Usually what folks outside of the business don’t understand is that creatives start with a maze instead of a blank sheet of paper. The number of walls or complexity of the maze can vary greatly depending on the number of needs and wants of the client stated in the creative brief. Added to that list are much larger forces like brand voice, budget and deadline. The longer the list, the more complex the maze. The more elegant and artful the creative team’s solution is to the maze, the better the piece of work that comes out the other end. Requirements (or walls) often come in two forms: reasoned and arbitrary. The spot needs to be 30 seconds long, is a reasoned requirement. Don’t use reverse type, is an arbitrary one unless there is a real purpose behind it. Some of the walls that are thrown up can be harder to get around than others.

Now, I could go down a rabbit hole and talk about how goofy the list of requirements, both reasoned and arbitrary, can get, but here’s the thing, instead I’m going to talk about how we can sometimes perceive the maze to be much more complex than it really is. That’s a confession that puts the onus squarely on us, the creatives. However, the best way to work through that perception of complexity is by having plenty time to grapple our way through the maze—and for the most part that puts the onus back on the shoulders of the account team, or the client, or both. In fact, the fastest way to ramp of the difficulty of any conceptual task is to cut down on the amount of time the creatives have to work on it. If it’s Monday and concepts are due next Monday, a sure-fire way to make things twice as challenging is to move the deadline up to Friday. And if you want to increase the difficulty by a factor of 10, then move the deadline up to Wednesday.

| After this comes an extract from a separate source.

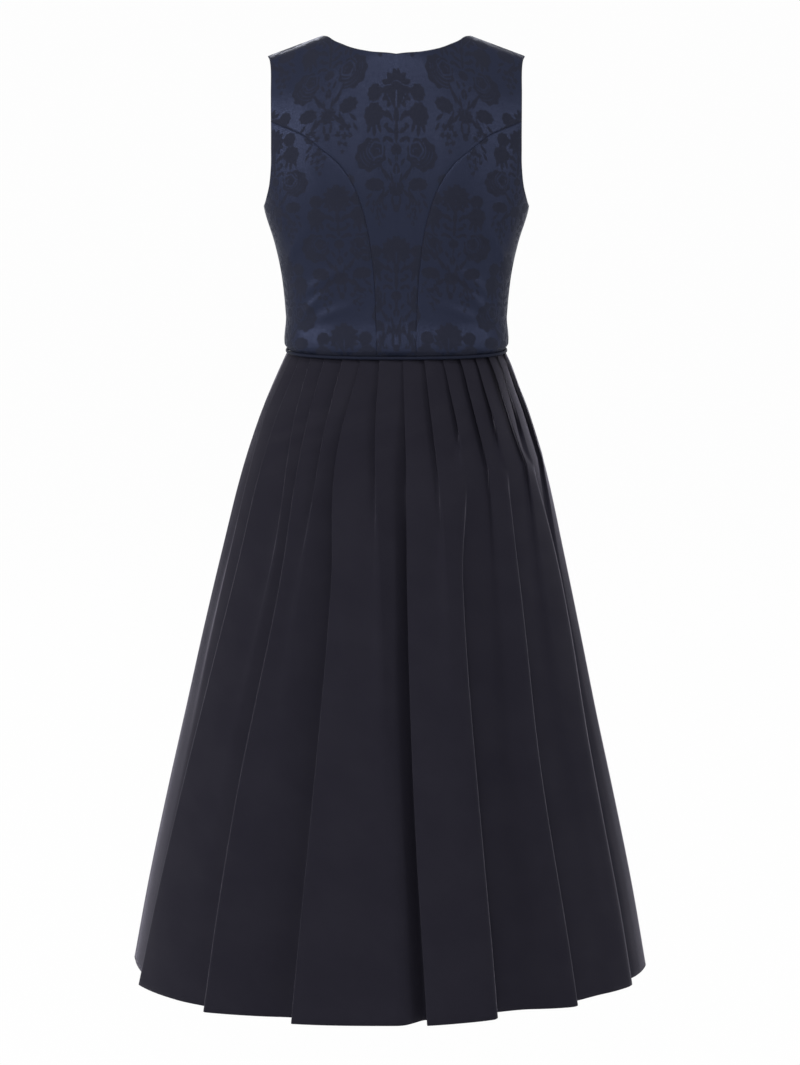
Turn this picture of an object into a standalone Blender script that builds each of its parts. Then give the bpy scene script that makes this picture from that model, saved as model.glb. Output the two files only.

I saw a presentation once by John Stein of Stein Robaire Helm where he talked about the constraints of time. His agency was famous for doing great work with low budgets but the one thing that he said he had difficulty with was when clients came to him with very little time. Stein was proud of the creative talent that he had collected and he believed that time was needed to let their skill show. He argued that without proper time his creative staff would be indistinguishable from another less talent-laden department because they would have to pick the low hanging fruit—the first ideas that came along. He then used a great analogy to illustrate this. He said if his creative department was the Dallas Cowboys and another creative department the local high school team, in a game of only 5 minutes the score would be reasonable. But if there was a full 60 minutes on the clock then the game would be a blowout. The premise is simple: it takes time for talent to prove its value.

These days with challenging budgets, clients want more from each piece of creative—and that can mean the list of requirements is long and the maze complex. A crack account team and a well-managed client can carve out extra time and impact the level of advertising even when they may not be able to find more money. And as a seasoned creative, I know I can contribute to my own success by getting on with finding my way through the maze without spending precious time obsessing over some odd requirement, arbitrary or otherwise.